_What you need to do_
Render the following material again verbatim, leaving nothing out.

_Dataset content_
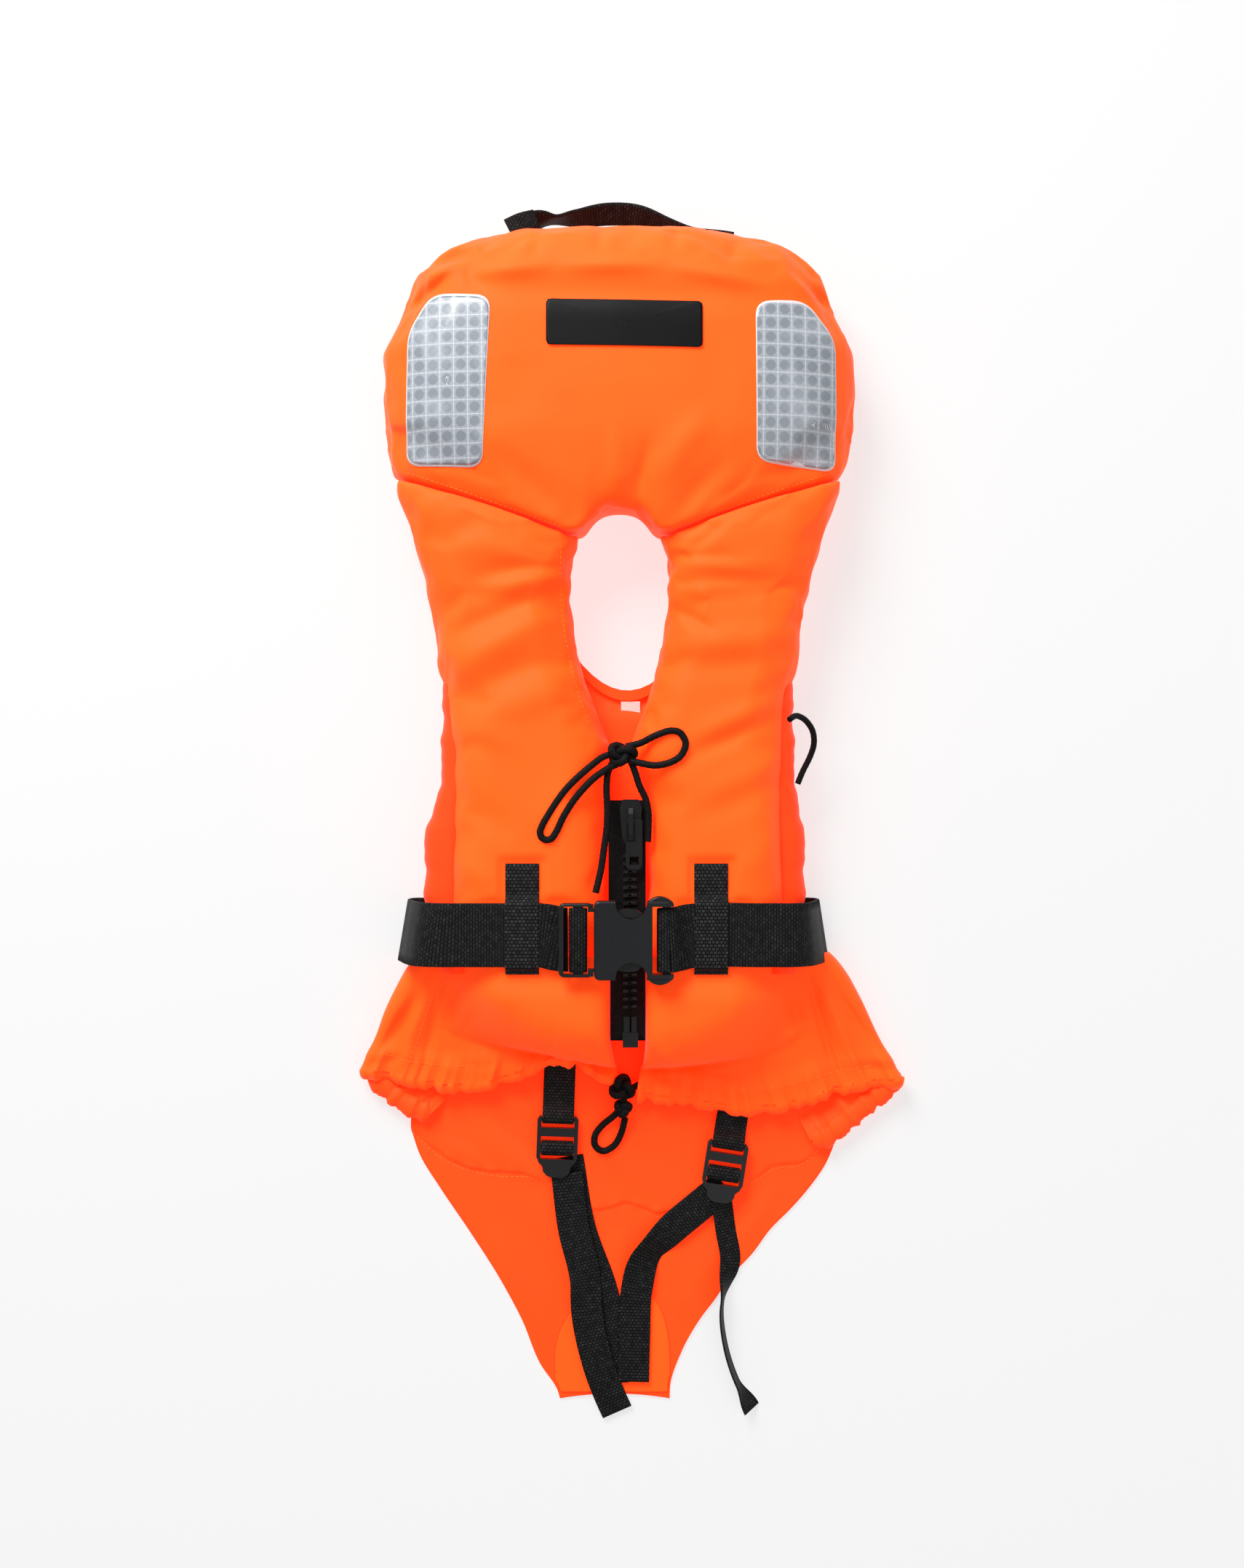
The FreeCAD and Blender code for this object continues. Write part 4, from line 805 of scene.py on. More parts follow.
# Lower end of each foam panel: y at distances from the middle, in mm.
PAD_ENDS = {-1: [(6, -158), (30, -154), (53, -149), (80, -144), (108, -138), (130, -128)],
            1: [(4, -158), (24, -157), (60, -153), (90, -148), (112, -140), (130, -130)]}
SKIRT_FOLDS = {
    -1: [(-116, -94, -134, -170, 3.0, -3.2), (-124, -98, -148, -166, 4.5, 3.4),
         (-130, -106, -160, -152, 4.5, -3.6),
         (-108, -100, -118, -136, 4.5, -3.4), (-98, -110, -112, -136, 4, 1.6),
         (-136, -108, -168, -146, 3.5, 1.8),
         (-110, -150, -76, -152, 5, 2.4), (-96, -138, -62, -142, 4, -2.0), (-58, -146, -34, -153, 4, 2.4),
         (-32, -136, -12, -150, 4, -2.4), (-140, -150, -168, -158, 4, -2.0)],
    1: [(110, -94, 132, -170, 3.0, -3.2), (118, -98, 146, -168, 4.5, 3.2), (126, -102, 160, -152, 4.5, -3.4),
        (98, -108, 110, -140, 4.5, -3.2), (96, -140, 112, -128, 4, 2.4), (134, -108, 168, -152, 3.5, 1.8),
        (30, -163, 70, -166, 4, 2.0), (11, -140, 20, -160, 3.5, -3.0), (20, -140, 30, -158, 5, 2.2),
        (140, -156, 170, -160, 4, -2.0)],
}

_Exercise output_
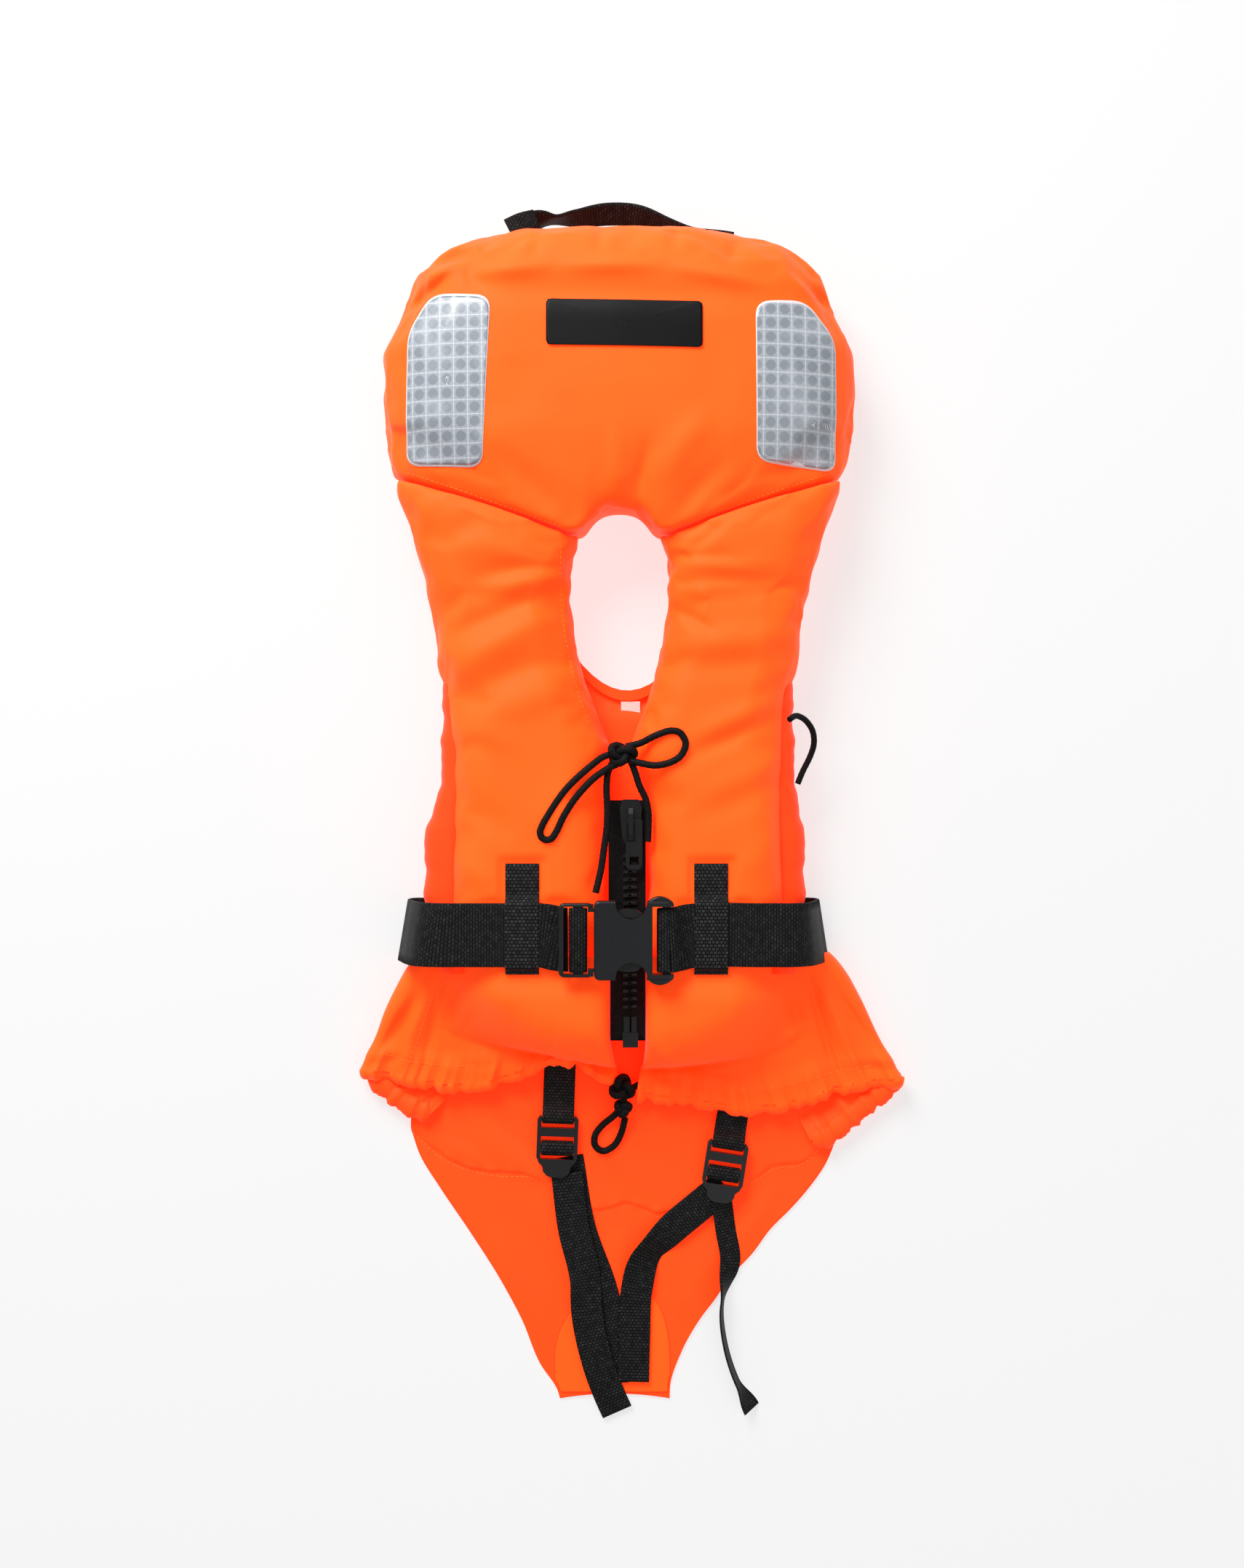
The FreeCAD and Blender code for this object continues. Write part 4, from line 805 of scene.py on. More parts follow.
# Lower end of each foam panel: y at distances from the middle, in mm.
PAD_ENDS = {-1: [(6, -158), (30, -154), (53, -149), (80, -144), (108, -138), (130, -128)],
            1: [(4, -158), (24, -157), (60, -153), (90, -148), (112, -140), (130, -130)]}
SKIRT_FOLDS = {
    -1: [(-116, -94, -134, -170, 3.0, -3.2), (-124, -98, -148, -166, 4.5, 3.4),
         (-130, -106, -160, -152, 4.5, -3.6),
         (-108, -100, -118, -136, 4.5, -3.4), (-98, -110, -112, -136, 4, 1.6),
         (-136, -108, -168, -146, 3.5, 1.8),
         (-110, -150, -76, -152, 5, 2.4), (-96, -138, -62, -142, 4, -2.0), (-58, -146, -34, -153, 4, 2.4),
         (-32, -136, -12, -150, 4, -2.4), (-140, -150, -168, -158, 4, -2.0)],
    1: [(110, -94, 132, -170, 3.0, -3.2), (118, -98, 146, -168, 4.5, 3.2), (126, -102, 160, -152, 4.5, -3.4),
        (98, -108, 110, -140, 4.5, -3.2), (96, -140, 112, -128, 4, 2.4), (134, -108, 168, -152, 3.5, 1.8),
        (30, -163, 70, -166, 4, 2.0), (11, -140, 20, -160, 3.5, -3.0), (20, -140, 30, -158, 5, 2.2),
        (140, -156, 170, -160, 4, -2.0)],
}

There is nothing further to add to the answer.